--- START ---

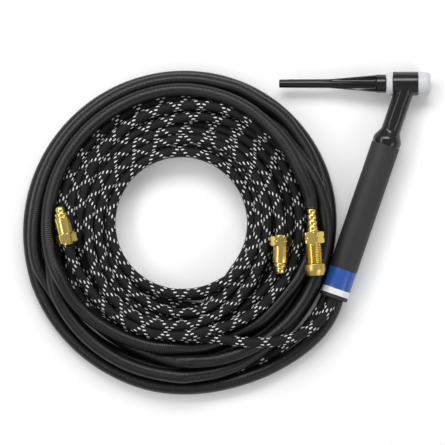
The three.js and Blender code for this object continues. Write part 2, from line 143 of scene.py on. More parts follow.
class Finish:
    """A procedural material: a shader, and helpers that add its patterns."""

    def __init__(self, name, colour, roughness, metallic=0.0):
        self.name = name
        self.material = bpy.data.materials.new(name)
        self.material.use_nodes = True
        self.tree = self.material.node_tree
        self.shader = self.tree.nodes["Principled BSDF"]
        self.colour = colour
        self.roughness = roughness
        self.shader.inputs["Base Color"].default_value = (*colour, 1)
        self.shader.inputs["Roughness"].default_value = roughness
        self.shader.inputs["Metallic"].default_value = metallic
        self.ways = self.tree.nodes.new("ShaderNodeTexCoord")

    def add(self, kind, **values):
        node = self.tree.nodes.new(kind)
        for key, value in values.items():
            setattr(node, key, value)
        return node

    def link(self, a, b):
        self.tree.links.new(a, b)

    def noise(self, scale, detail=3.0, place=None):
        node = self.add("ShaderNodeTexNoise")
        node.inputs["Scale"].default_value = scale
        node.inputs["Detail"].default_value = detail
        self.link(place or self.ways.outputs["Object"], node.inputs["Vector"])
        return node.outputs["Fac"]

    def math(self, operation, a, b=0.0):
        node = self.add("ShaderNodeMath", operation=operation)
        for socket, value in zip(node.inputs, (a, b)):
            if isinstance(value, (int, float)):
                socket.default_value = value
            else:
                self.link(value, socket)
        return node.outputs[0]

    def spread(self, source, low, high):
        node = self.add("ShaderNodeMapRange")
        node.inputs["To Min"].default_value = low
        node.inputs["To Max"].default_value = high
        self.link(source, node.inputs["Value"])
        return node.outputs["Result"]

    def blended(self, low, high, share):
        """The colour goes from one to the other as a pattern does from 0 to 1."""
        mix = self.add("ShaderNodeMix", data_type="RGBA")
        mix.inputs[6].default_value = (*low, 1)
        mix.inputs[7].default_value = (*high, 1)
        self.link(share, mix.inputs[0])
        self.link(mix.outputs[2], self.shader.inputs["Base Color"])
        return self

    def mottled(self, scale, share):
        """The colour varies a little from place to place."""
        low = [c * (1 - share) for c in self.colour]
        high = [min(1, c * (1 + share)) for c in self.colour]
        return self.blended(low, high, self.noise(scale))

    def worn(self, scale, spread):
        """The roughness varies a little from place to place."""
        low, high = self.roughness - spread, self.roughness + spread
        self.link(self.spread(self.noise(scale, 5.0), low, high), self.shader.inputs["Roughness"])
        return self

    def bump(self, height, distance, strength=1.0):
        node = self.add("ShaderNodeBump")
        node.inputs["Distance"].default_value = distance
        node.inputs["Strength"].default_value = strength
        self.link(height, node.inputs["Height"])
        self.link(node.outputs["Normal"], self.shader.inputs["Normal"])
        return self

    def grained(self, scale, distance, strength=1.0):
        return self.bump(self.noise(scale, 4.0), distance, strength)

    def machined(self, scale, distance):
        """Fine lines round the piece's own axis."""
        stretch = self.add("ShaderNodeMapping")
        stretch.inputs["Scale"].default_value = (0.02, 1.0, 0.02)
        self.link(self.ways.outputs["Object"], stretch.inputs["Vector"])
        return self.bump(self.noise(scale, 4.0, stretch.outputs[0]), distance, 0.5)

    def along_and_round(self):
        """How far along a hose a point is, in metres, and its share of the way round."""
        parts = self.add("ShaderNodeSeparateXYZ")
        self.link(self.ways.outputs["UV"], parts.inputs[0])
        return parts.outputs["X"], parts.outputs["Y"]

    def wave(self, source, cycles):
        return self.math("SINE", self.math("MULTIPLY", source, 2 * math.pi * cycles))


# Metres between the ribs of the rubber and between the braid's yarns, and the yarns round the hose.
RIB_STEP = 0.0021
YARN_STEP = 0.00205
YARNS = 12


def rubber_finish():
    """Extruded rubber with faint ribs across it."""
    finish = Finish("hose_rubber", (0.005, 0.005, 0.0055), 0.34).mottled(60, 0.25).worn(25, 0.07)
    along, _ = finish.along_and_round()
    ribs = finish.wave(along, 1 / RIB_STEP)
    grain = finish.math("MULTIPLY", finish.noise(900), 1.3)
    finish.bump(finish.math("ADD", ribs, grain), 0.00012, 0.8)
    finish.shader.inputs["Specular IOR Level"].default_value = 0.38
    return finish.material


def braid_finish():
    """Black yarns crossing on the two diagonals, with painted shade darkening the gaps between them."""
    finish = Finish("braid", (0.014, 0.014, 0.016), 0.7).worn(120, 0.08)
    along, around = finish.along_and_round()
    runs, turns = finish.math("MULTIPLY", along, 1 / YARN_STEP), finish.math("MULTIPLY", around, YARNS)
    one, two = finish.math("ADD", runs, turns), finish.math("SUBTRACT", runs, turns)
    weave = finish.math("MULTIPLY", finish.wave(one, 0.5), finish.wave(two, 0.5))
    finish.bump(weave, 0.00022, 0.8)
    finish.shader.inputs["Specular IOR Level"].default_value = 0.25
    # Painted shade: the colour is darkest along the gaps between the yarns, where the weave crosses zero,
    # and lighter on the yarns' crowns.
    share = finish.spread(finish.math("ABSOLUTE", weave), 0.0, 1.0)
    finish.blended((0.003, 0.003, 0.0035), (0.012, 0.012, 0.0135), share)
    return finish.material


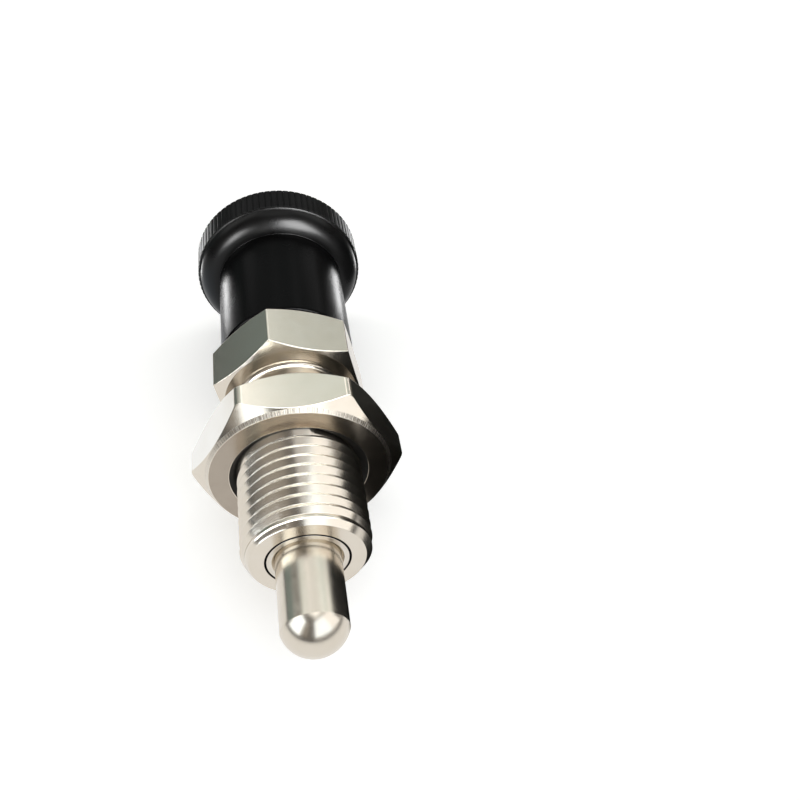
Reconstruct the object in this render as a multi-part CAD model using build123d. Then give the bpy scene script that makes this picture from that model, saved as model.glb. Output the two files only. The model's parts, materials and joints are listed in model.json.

--- END ---

WRITTEN REQUEST:
Restate exactly the records above from their first line through the line that holds "procedural material: a", please, including both and leaving out all others.

RESPONSE TO THE EXERCISE:
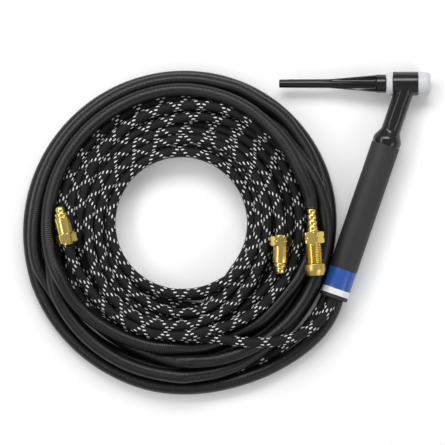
The three.js and Blender code for this object continues. Write part 2, from line 143 of scene.py on. More parts follow.
class Finish:
    """A procedural material: a shader, and helpers that add its patterns."""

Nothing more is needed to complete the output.